Harry est nettoyeur et aussi le pompier. Michel lui doit une fière chandelle puisqu’il se retrouve libéré de ses boulets proches. Il se permet de s’offrir une nouvelle voiture qui lui redonnera le sourire. On a toujours de bonnes excuses pour ne pas s’offrir ce qu’on veut et puis on finit toujours par s’en sortir de toute façon. En écoutant un peu plus son Ça, Michel retrouve le sourire.
Car c’est bien d’équilibre qu’il s’agit. Harry vient remettre un peu de piment dans une existence qui avait perdu tout son intérêt, sclérosée par la routine. Michel a recours à son Ça comme pour reprendre un peu de liberté à sa femme et ses filles, comme pour remettre un coup d’accélérateur dans sa vie.
Il doit trouver la ressource de se débarrasser d’Harry avant qu’il ne le consume entièrement. Car cohabiter avec Harry n’est pas possible sur le long terme. La preuve, Michel finit par insulter Prune avant de l’embrasser.
Je crois qu’on perd tous un peu les pédales là…
Permettons nous des écarts. Jouons à nous faire peur. Testons notre équilibre pour notre salut. Tout le monde a besoin de péter les plombs de temps en temps (cf Chute Libre). En particulier les créatifs. Un peu de jeu, un peu d’inattendu. Ouvrir les fenêtres pour laisser entrer le soleil. Retrouver le plaisir pour ne pas mourir victime d’un coup de poignard en pot d’ennui.
Au terme d’une aventure macabre et d’années de crise, Michel s’est transformé. Poussif, il a fini par reprendre la route. Il aura fallu une nuit blanche tâchée de sang. On laisse les soucis derrière nous, enterrés au fond du puisard. Pour apercevoir enfin une lumière au bout du tunnel. Il était bien temps que Michel se remette à écrire des poèmes. Terry Moïse n’aura pas eu la patience de l’attendre.

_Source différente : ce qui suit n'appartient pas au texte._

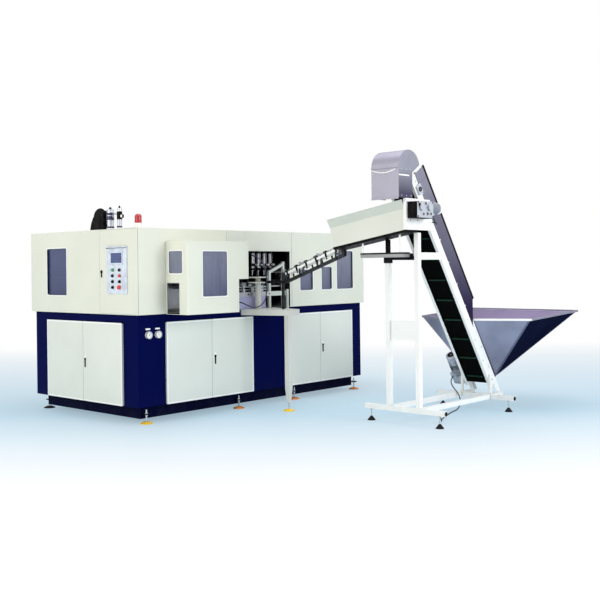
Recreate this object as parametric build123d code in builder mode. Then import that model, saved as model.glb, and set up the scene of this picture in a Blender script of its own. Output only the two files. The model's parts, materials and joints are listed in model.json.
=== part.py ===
from build123d import *
import math
import os

os.makedirs("parts", exist_ok=True)

# Blow moulding machine with its preform elevator, in millimetres.
# The origin is the middle of the underside of the levelling pad at the cabinet's near corner.
# X runs along the cabinet's long front, Y runs into its depth and Z is up.

# Cabinet
cabinet_length = 3700
cabinet_width = 1920
cabinet_underside = 180
cabinet_height = 970
deck_thickness = 20
skin = 3
frame_tube = 50
floor_thickness = 6
seam = 3

# Plinth and levelling feet
plinth_inset = 90
plinth_floor_gap = 50
plinth_wall = 6
foot_inset_x = 135
far_foot_inset_x = 93
foot_inset_y = 45
middle_foot_1 = 1483
middle_foot_2 = 2433
pad_diameter = 130
pad_height = 22
pad_rim = 8
stud_diameter = 16
stud_height = 150
nut_across = 26
nut_height = 12
lug_width = 60
lug_thickness = 10
lug_height = 95
hole_play = 0.5

# Lower doors
door_leaf = 20
door_gap = 1
door_lap = 15
door_foot_gap = 10
door_height = 865
split_gap = 4
front_door_1 = 365
front_door_1_width = 1302
front_door_2 = 2220
front_door_2_width = 1287
end_door = 245
end_door_width = 1415
pin_diameter = 6
pin_inset = 5
pin_depth = 6
hinge_lug = 22
hinge_lug_thickness = 6
pin_play = 0.3

# Latches
latch_inset = 45
latch_height = 615
latch_plate_length = 150
latch_plate_width = 34
latch_plate_thickness = 2
latch_boss = 26
latch_lever_length = 92
latch_lever_width = 16
latch_lever_thickness = 7
latch_spindle = 10
running_gap = 0.3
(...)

Donc ce que je viens de lire est bien l’explication du film par Dominique Moll ?
Non, ce que vous venez de lire est MON explication du film DE Dominique Moll.
Je viens de revoir Harry…. et j’ai fait exactement la même interprétation… Harry réalise tout ce que Michel aimerait faire mais s’en empêche car pour vivre en société ou en famille, il faut composer et faire des compromis.
Merci Yann. Quand Harry crie dans sa voiture, c’est la pensée de Michel.